738
(223) Kapotah

There is a “voice of command” to which you must listen—it’s the same as intuition or nous. Intuition isn’t the first thing that comes into your head. The first thing that comes into your head is usually an attempt to get the situation under control, to manipulate someone, or to look good. If you want to access intuition, you usually have to pause before you respond, let your mind clear, and then let the voice speak—the voice will be from your internal monologue but it will not be a worked out “reason” or means to manipulate. It’s pre-verbal, really—and it’s connected to that sensation when a name is on the tip of your tongue, you just have to let go and then it comes back and when it comes back it “clicks”. Intuition is like that.
I had an argument with my girlfriend but I was being intuitive. She said something and I paused and then said, “I’m angry.” Actually, I wasn’t angry—she was angry, but she couldn’t say that directly so she said something rational to chastise me, just to express the anger; but when I said “I’m angry” she knew her anger had been heard and she started to loosen up, the tension had been broken. It’s because I actually heard her, I heard what she really said. I heard her because I emptied myself; then the real meaning of what she said came back through me as the internal voice and when she heard it reflected back to herself she knew I’d actually heard her.

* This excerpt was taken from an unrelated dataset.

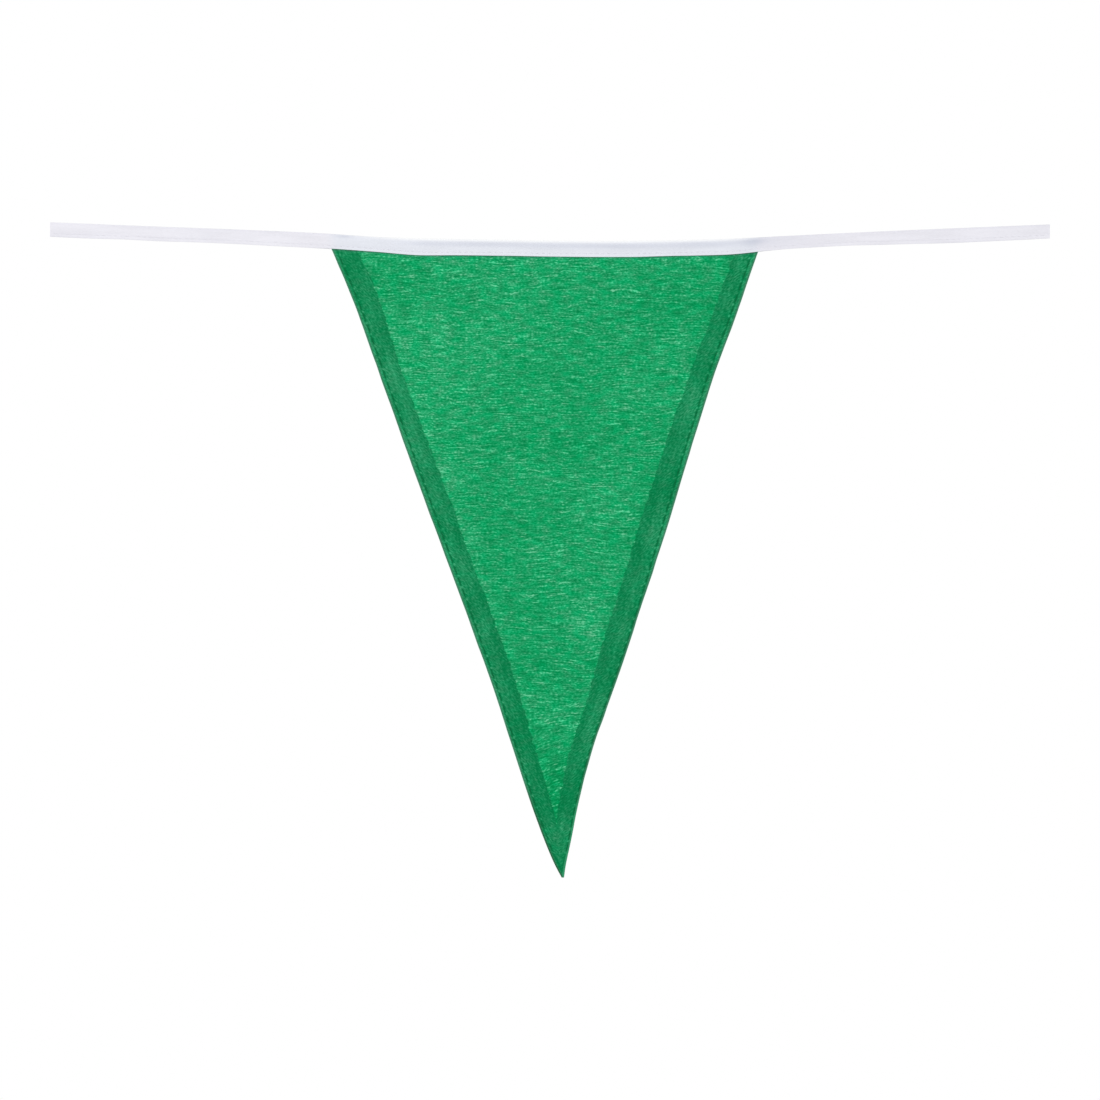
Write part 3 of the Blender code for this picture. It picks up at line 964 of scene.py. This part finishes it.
class ClothTexture(Texture):
    """Green plain weave with pale slubs along its yarns, and darker doubled bands along its edges."""

    def __init__(self):
        super().__init__("pennant_cloth")
        self.x, _, self.z = self.parts(self.place())
        self.flat = self.joined(self.x, 0.0, self.z)
        self.across = self.read("across")
        self.from_edge = self.read("from_edge")
        self.from_inner_line = self.read("from_line")
        self.from_seam = self.read("from_seam")
        self.light = self.read("light")
        self.near_tip = self.fade(self.z, *NARROW_END)
        on_left = self.fade(self.across, 0.5, 0.4)
        self.by_left_band = self.times(self.fade(self.from_inner_line, 11 * MM, 0.0), on_left)
        self.yarn_height = self.wandering_height()
        self.yarns = self.joined(self.x, 0.0, self.yarn_height)
        self.fine = self.noise(self.yarns, (1.25, 0, 0.60), 1.0)
        self.greyness = self.noise(self.flat, (5.5, 0, 3.0), 1.0)
        self.flecks = self.all_slubs()

    def wandering_height(self):
        """The heights that tell the yarns apart: they wander a little, and slant towards the tip."""
        slow = self.swing(self.noise(self.flat, SLOW_GRAIN, 1.0), SLOW_WANDER)
        quick = self.swing(self.noise(self.flat, QUICK_GRAIN, 1.0), QUICK_WANDER)
        slant = self.fade(self.z, SLANT_FROM, SLANT_TO, 0.0, SLANT)
        rise = self.times(slant, self.math("SUBTRACT", self.x, TIP[0]))
        return self.plus(self.math("SUBTRACT", self.z, rise), self.plus(slow, quick))

    def all_slubs(self):
        """The pale slubs of every kind, in uneven patches, denser by the left band and near the tip."""
        patches = self.noise(self.flat, (15, 0, 6), 2.0, 0.6)
        patches = self.times_plus(self.by_left_band, 0.06, patches)
        patches = self.times_plus(self.near_tip, 0.14, patches)
        long_slubs = slubs(self, self.yarns, patches, LONG_SLUBS)
        short_slubs = slubs(self, self.yarns, patches, SHORT_SLUBS)
        tip_slubs = slubs(self, self.yarns, patches, TIP_SLUBS)
        flecks = self.math("MAXIMUM", long_slubs, self.times(short_slubs, 0.8))
        return self.math("MAXIMUM", flecks, self.times(tip_slubs, self.near_tip))

    def greens(self, tone, greyish_share, rows):
        """The greens of a tone: the clear one, with this share of the greyish one."""
        clear, greyish = self.shades(tone, rows, "clear"), self.shades(tone, rows, "greyish")
        return self.mix(greyish_share, clear, greyish)

    def single_cloth(self):
        """The colour between the bands: uneven yarns, their slubs and soft clouds."""
        streaks = self.noise(self.yarns, (8.0, 0, 0.62), 1.0)
        clouds = self.noise(self.flat, (38, 0, 26))
        tone = self.varied(0.415, (self.fine, 1.9), (streaks, 1.8), (clouds, 0.35))
        tone = self.times_plus(self.flecks, self.times_plus(self.near_tip, 0.42, 0.38), tone)
        tone = self.times_plus(self.by_left_band, 0.04, tone)
        tone = self.times_plus(self.near_tip, -0.26, tone)
        tone = self.plus(tone, self.light)
        greyish_share = self.varied(0.45, (self.greyness, 2.8))
        return self.greens(tone, greyish_share, CLOTH_GREENS)

    def hatch(self):
        """The yarns of the bands' turned layer, which slant across the band."""
        turned = self.nodes.new("ShaderNodeVectorRotate")
        turned.rotation_type = "Y_AXIS"
        self.set(turned.inputs["Vector"], self.flat)
        angle = self.fade(self.across, 0.49, 0.51, math.radians(-40), math.radians(36))
        self.set(turned.inputs["Angle"], angle)
        return self.noise(turned.outputs["Vector"], (1.5, 0, 0.54), 0.0, 0.5)

    def band_relief_shading(self):
        """How light the bands are across their width: painted highlights on the lip and on an uneven ridge
        inside the stitching, painted shade in its groove.
        """
        ragged = self.swing(self.noise(self.flat, (10, 0, 8)), 3.0 * MM)
        shift = self.times(ragged, self.fade(self.from_seam, 3 * MM, 6 * MM))
        inwards = self.plus(self.from_seam, shift)
        place = self.fade(inwards, BAND_PROFILE_FROM, BAND_PROFILE_TO, course="LINEAR")
        return self.ramp(place, [(row.place, (*[row.level] * 3, 1.0)) for row in BAND_PROFILE])

    def pucker_highlights(self):
        """Small painted highlights where the cloth puckers at the holes of the edge stitching."""
        along = self.times(self.read("seam_run"), math.pi / (EDGE_STITCH.pitch * MM))
        at_holes = self.math("POWER", self.math("ABSOLUTE", self.math("SINE", along)), 14.0)
        off_line = self.math("ABSOLUTE", self.math("SUBTRACT", self.from_seam, 0.4 * MM))
        return self.times(at_holes, self.fade(off_line, 0.7 * MM, 0.2 * MM))

    def band_cloth(self, from_line):
        """The colour of the doubled bands, with a line of painted shade along their inner side, where the
        band's cut edge stands.
        """
        blotches = self.noise(self.flat, (9, 0, 18), 1.0)
        # Painted shade along the band's inner edge.
        inner_shadow_line = self.times(self.fade(from_line, -1.1 * MM, -0.3 * MM), 0.06)
        tone = self.math("SUBTRACT", self.band_relief_shading(), inner_shadow_line)
        tone = self.varied(tone, (self.hatch(), 1.5), (self.fine, 0.6), (blotches, 0.9))
        # Painted highlights where the cloth puckers at the stitch holes.
        tone = self.times_plus(self.pucker_highlights(), 0.7, tone)
        tone = self.plus(tone, self.light)
        tone = self.times_plus(self.fade(self.across, 0.45, 0.55), -0.05, tone)
        greyish_share = self.varied(0.45, (self.greyness, 1.8))
        return self.greens(tone, greyish_share, BAND_GREENS)

    def rims(self, colour):
        """The colour, with painted shade along the outer edges, a painted lighter green at the very rim,
        tints along the tip's edges and a painted shadow right under the tape.
        """
        at_tip = self.fade(self.z, *TIP_EDGES)
        sides = {"left": self.fade(self.across, 0.55, 0.45), "right": self.fade(self.across, 0.45, 0.55)}
        # Painted shade and painted light along the rims, as RIMS lists them.
        for row in RIMS:
            share = self.fade(self.from_edge, row.begins * MM, row.full * MM, 0.0, row.strength)
            if row.side:
                share = self.times(at_tip, self.times(sides[row.side], share))
            colour = self.mix(share, colour, shown_as(*row.shade))
        # Painted shadow on the cloth right under the tape's lower edge.
        under_tape_shadow = self.fade(self.read("below_tape"), 1.3 * MM, 0.0, 0.0, 0.6)
        return self.mix(under_tape_shadow, colour, shown_as(62, 126, 102))


def cloth_material():
    """The pennant's cloth: its pattern, with slubs and a plain weave in relief."""
    cloth = ClothTexture()
    uneven_line = cloth.swing(cloth.noise(cloth.flat, (3.6, 0, 3.0)), 2.8 * MM)
    from_line = cloth.plus(cloth.from_inner_line, uneven_line)
    in_band = cloth.fade(from_line, 0.3 * MM, -0.3 * MM)
    colour = cloth.mix(in_band, cloth.single_cloth(), cloth.band_cloth(from_line))
    weave = woven(cloth, cloth.x, cloth.yarn_height, YARN_PITCH)
    height = cloth.times_plus(cloth.flecks, 0.7, cloth.times_plus(weave, 0.5, cloth.fine))
    return cloth.finish(
        cloth.rims(colour),
        cloth.times_plus(cloth.fine, 0.14, 0.78),
        height,
        0.10 * MM,
        Sheen_Weight=0.01,
        Sheen_Roughness=0.5,
        Specular_IOR_Level=0.02,
    )


def tape_material():
    """White woven tape: fine yarns, a cooler white over the cloth, painted shade in its creases and along
    its edges, and a painted highlight on its crest.
    """
    t = Texture("tape_weave")
    x, _, _ = t.parts(t.place())
    below = t.read("below_top")
    lengthwise = t.joined(x, 0.0, below)
    fine = t.noise(lengthwise, (1.4, 0, 0.35), 2.0, 0.6)
    clouds = t.noise(lengthwise, (24, 0, 3.0))
    bare = t.shades(t.times_plus(fine, 0.45, t.times(clouds, 0.55)), TAPE_WHITES, "white")
    backed = t.mix(1.0, bare, shown_as(248, 252, 253), "MULTIPLY")
    colour = t.mix(t.read("over_cloth"), bare, backed)
    # Painted shade in the tape's crease, where it puckers at the corners, and along the free tape's edges.
    colour = t.mix(t.read("shade"), colour, shown_as(176, 181, 200))
    # Painted highlight on the crest of the fold, where it stands full over the pennant.
    colour = t.mix(t.times(t.read("crest"), 0.9), colour, shown_as(253, 254, 254))
    weave = woven(t, x, below, TAPE_YARN_PITCH)
    return t.finish(
        colour,
        t.times_plus(fine, 0.16, 0.68),
        t.times_plus(weave, 0.6, fine),
        0.06 * MM,
        Sheen_Weight=0.03,
        Sheen_Roughness=0.5,
        Specular_IOR_Level=0.1,
    )


def thread_material(name, dark, light):
    """Twisted sewing thread, with its plies as slanting bands."""
    t = Texture(name)
    x, _, z = t.parts(t.place())
    slant = t.times(t.plus(x, z), 2 * math.pi / PLY_LENGTH)
    plies = t.times_plus(t.math("SINE", slant), 0.5, 0.5)
    fuzz = t.noise(t.joined(x, 0.0, z), (0.25, 0, 0.25))
    colour = t.mix(t.times_plus(fuzz, 0.5, t.times(plies, 0.5)), dark, light)
    roughness = t.times_plus(fuzz, 0.2, 0.5)
    return t.finish(colour, roughness, plies, 0.05 * MM, Sheen_Weight=0.02, Specular_IOR_Level=0.08)


def floor_material():
    """Matt pale studio floor with a faint grain, which fades into the white backdrop towards its rim."""
    t = Texture("studio_floor")
    grain = t.noise(t.place(), (18, 18, 18), 3.0)
    x, y, _ = t.parts(t.place())
    from_middle = t.math("SQRT", t.times_plus(x, x, t.times(y, y)))
    t.set(t.shader.inputs["Alpha"], t.fade(from_middle, *FLOOR_FADE, 1.0, 0.0))
    colour = t.mix(grain, shown_as(236, 236, 238), shown_as(243, 243, 244))
    return t.finish(colour, t.times_plus(grain, 0.1, 0.8), grain, 0.05 * MM)


def add_floor():
    """A pale floor below and out of the main picture."""
    near, far = FLOOR_FORWARD - FLOOR_HALF, FLOOR_FORWARD + FLOOR_HALF
    corners = [(-FLOOR_HALF, near), (FLOOR_HALF, near), (FLOOR_HALF, far), (-FLOOR_HALF, far)]
    points = [(x, y, FLOOR_LEVEL) for x, y in corners]
    mesh_object("studio_floor", points, [(0, 1, 2, 3)], floor_material())


def add_light(row):
    """A square soft light aimed at the middle of the pennant."""
    data = bpy.data.lights.new(row.name, "AREA")
    data.shape = "SQUARE"
    data.size = row.size
    data.energy = row.power
    light = bpy.data.objects.new(row.name, data)
    light.location = row.place
    aim = Vector((0.0, 0.0, PICTURE_CENTRE_Z)) - light.location
    light.rotation_euler = aim.to_track_quat("-Z", "Y").to_euler()
    light.visible_camera = False
    bpy.context.scene.collection.objects.link(light)


def add_surroundings():
    """A white studio: pure white where the camera looks past the bunting, softer light all round."""
    world = bpy.data.worlds.new("white_studio")
    bpy.context.scene.world = world
    world.use_nodes = True
    nodes, links = world.node_tree.nodes, world.node_tree.links
    nodes.clear()
    backdrop, ambient = nodes.new("ShaderNodeBackground"), nodes.new("ShaderNodeBackground")
    for background, strength in ((backdrop, 1.0), (ambient, AMBIENT_LIGHT)):
        background.inputs["Color"].default_value = (1.0, 1.0, 1.0, 1.0)
        background.inputs["Strength"].default_value = strength
    path = nodes.new("ShaderNodeLightPath")
    mix = nodes.new("ShaderNodeMixShader")
    output = nodes.new("ShaderNodeOutputWorld")
    links.new(path.outputs["Is Camera Ray"], mix.inputs["Fac"])
    links.new(ambient.outputs["Background"], mix.inputs[1])
    links.new(backdrop.outputs["Background"], mix.inputs[2])
    links.new(mix.outputs["Shader"], output.inputs["Surface"])


def add_camera():
    """A long lens, square to the bunting."""
    data = bpy.data.cameras.new("camera")
    data.sensor_width = SENSOR
    data.lens = SENSOR * CAMERA_DISTANCE / PICTURE_SIDE
    camera = bpy.data.objects.new("camera", data)
    camera.location = (0.0, -CAMERA_DISTANCE, PICTURE_CENTRE_Z)
    camera.rotation_euler = (math.pi / 2, 0.0, 0.0)
    bpy.context.scene.collection.objects.link(camera)
    bpy.context.scene.camera = camera


pennant = closed_sheet("pennant_cloth", *pennant_grids(), cloth_material())
tape = closed_sheet("folded_tape", *tape_grids(), tape_material())
edge_thread = thread_material("green_thread", shown_as(0, 106, 58), shown_as(8, 128, 76))
edge_stitching = stitches("edge_stitching", edge_seam_lines(), EDGE_STITCH, edge_thread)
tape_thread = thread_material("white_thread", shown_as(232, 231, 239), shown_as(244, 243, 249))
tape_stitching = stitches("tape_stitching", tape_seam_lines(), TAPE_STITCH, tape_thread)

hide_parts("pennant")
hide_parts("tape")

add_floor()
add_surroundings()
for light_row in LIGHTS:
    add_light(light_row)
add_camera()
bpy.context.scene.view_settings.view_transform = "Standard"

It’s all done with mirrors, the diamond sutra of enlightenment—you need to make yourself an empty bowl and then you’ll bounce it back and people will recognise themselves in you (it’s connected to God; and also Hegelian philosophy). The intuitive voice isn’t always just a reflection of the metacommunication, sometimes it is an autonomous observation—but often it is. You have to be like an empty bowl—Alan Watts knew.